Already obsolete when its call for duty came, the Goblin served for a year as a front-line fighter in the defence of Halifax in case of any attack by German bombers during the early part ofWorld War II. That it was even considered for a role as a fighter shows how desperate the situation was in 1940. The Nazi war machine looked all but invincible at the time, and a potential air attack on strategic North American ports such as Halifax was considered a possibility. It was from these ports that the convoys to Britain set sail. Convoys, it must be remembered, that were the lifeblood of the besieged island.

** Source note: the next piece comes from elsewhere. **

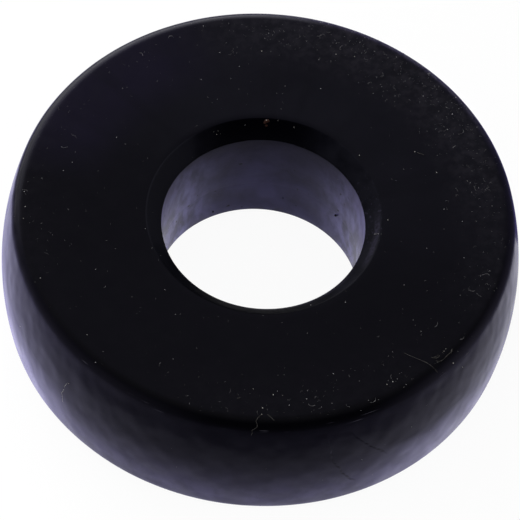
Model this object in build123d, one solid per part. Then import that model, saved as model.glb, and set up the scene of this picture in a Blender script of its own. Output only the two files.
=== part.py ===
"""Rubber buffer ring: one compression-moulded piece with a barrel side and a plain bore.

The origin is the centre of the bottom face and +Z runs up along the bore. All sizes are in
millimetres. The two ends are alike, so the ring can be fitted either way up.
"""
from build123d import *
import os

# Outer form: the side bulges from each end to its widest belly at half height.
height = 15.0            # between the two flat faces
belly_diameter = 50.8    # across the widest part of the side
end_diameter = 49.0      # across the side where it would meet a flat face, before the rim is rounded
rim_rounding = 1.35      # radius that breaks the outer corner at both ends

# Bore: a plain hole with a sloped lip at both ends that leads a bolt or spigot in.
bore_diameter = 20.0
lip_width = 1.5          # how far the lip opens out from the bore's wall, on each side
lip_depth = 1.4          # how far the lip reaches down from a flat face
lip_rounding = 0.3       # radius that softens the two edges of the lip


def ring_section():
    """Half of the ring's cross-section, in the XZ plane, from the bore out to the belly."""
    bore_radius = bore_diameter / 2
    lip_radius = bore_radius + lip_width
    end_radius = end_diameter / 2
    with BuildSketch(Plane.XZ) as section:
        with BuildLine():
            Line((lip_radius, 0), (end_radius, 0))
            ThreePointArc((end_radius, 0), (belly_diameter / 2, height / 2), (end_radius, height))
            Line((end_radius, height), (lip_radius, height))
            Line((lip_radius, height), (bore_radius, height - lip_depth))
            Line((bore_radius, height - lip_depth), (bore_radius, lip_depth))
            Line((bore_radius, lip_depth), (lip_radius, 0))
        make_face()
        by_distance = section.vertices().sort_by(Axis.X)
        rim_corners = by_distance[-2:]
        lip_corners = by_distance[:4]
        fillet(rim_corners, rim_rounding)
        fillet(lip_corners, lip_rounding)
    return section.sketch


def make_buffer_ring():
    """The whole buffer: the section turned once round the bore's axis."""
    with BuildPart() as ring:
        add(ring_section())
        revolve(axis=Axis.Z)
    return ring.part


buffer_ring = make_buffer_ring()
buffer_ring.label = "buffer_ring"

os.makedirs("parts", exist_ok=True)
export_step(buffer_ring, "parts/buffer_ring.step")

box = buffer_ring.bounding_box()
print("buffer_ring", "volume %.0f mm3" % buffer_ring.volume)
print("size %.2f x %.2f x %.2f mm" % (box.size.X, box.size.Y, box.size.Z))
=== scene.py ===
# %% [markdown]
# # A black rubber buffer ring, dressed for a close-up
# The real thing is one piece of black rubber, pressed and cured in a heated mould: a thick ring
# with two flat faces, a side that bulges a little, and a plain bore with a sloped lip. It has
# lain about, so lint, dust and one crumb of rust sit on it. The CAD model fixes its size and
# place. This script adds what a CAD solid can't hold: the uneven moulded skin, its finish and
# the dirt. The first cell loads that model and keeps its box, the yardstick for all that follows.

# %% Load the frame
import math

import bmesh
import bpy
from mathutils import Matrix, Vector


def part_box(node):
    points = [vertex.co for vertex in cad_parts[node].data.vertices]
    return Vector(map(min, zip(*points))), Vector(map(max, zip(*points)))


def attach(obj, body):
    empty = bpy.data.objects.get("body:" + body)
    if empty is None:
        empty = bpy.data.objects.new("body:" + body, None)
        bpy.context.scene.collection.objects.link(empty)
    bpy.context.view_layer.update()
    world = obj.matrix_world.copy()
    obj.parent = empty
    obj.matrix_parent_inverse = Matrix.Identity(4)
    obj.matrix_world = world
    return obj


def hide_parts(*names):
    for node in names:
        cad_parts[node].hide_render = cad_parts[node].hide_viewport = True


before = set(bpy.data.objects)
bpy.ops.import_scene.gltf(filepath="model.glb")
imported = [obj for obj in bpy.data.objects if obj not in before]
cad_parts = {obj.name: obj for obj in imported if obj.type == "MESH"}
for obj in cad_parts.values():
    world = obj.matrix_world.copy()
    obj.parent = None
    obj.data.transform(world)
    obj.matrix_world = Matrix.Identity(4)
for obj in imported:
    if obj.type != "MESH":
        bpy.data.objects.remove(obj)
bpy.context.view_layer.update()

MM = 0.001
low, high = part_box("buffer_ring")
print("CAD ring: %.1f x %.1f x %.1f mm" % tuple((high - low) / MM))

# %% [markdown]
# Four helpers save a lot of typing. Blender wants linear colour, while people write colours as
# sRGB hex, so one function turns the second into the first. A node tree, whether it shades a
# surface or builds a mesh, is a row of nodes with settings and links, so one function adds a
# node. A value for an input is a plain number or colour, an output of an earlier node, or an
# earlier node itself, which stands for its first output. The four kinds of node that come up
# most have a short name, and so has the commonest setting. The other two functions start a
# material and put a mesh, a lamp or a camera into the scene.

# %% Helpers
MATH = "ShaderNodeMath"
VECTOR_MATH = "ShaderNodeVectorMath"
MAP_RANGE = "ShaderNodeMapRange"
NOISE = "ShaderNodeTexNoise"
TIMES = {"operation": "MULTIPLY"}


def srgb(code):
    """The linear RGBA colour of an sRGB hex code such as '#202024'."""
    shares = [int(code[i:i + 2], 16) / 255 for i in (1, 3, 5)]
    return [s / 12.92 if s <= 0.04045 else ((s + 0.055) / 1.055) ** 2.4 for s in shares] + [1.0]


def add(tree, kind, inputs=None, **settings):
    """Adds one node to a tree, sets it up, fills or links its inputs, and returns the node."""
    node = tree.nodes.new(kind)
    for name, value in settings.items():
        setattr(node, name, value)
    for name, value in (inputs or {}).items():
        socket = node.inputs[name]
        if isinstance(value, bpy.types.Node):
            value = value.outputs[0]
        if isinstance(value, bpy.types.NodeSocket):
            tree.links.new(value, socket)
        else:
            socket.default_value = value
    return node


def new_material(name):
    """An empty node material and its tree."""
    material = bpy.data.materials.new(name)
    material.use_nodes = True
    material.node_tree.nodes.clear()
    return material, material.node_tree


def link_object(name, data):
    """An object for that data, at the origin, in the scene."""
    made = bpy.data.objects.new(name, data)
    bpy.context.scene.collection.objects.link(made)
    return made

# %% [markdown]
# The camera looks down at the ring from well above, along +Y, through a very long lens, so the
# near and far sides of the ring come out almost equally large. It leans a few degrees to one
# side. A camera looks along its own -Z, so its axes are worked out from that direction first
# and then turned about it. The plain Standard view shows each colour as it is.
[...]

The Goblin was the first of a long line of naval fighters built by Grumman Aircraft Corporation to be put in service by the US Navy. Conceived in the 1930s when fighter design was evolving much more rapidly than ever before, the Goblin did have innovations such as retractable landing gear, but as a biplane it was already obsolete. Like most of the company’s products it was solidly built and also somewhat heavy for the 700-hp Wright pistondriven engine that powered it.

Undergunned and with a top speed of only 207 mph, it was soon overtaken by another of Grumman’s products, the F2F and – before the end of the decade – the famous Wildcat. The latter was the first truly successful of the company’s designs and it bore the brunt of the navy’s aerial battles when the US entered the war on December 7, 1941.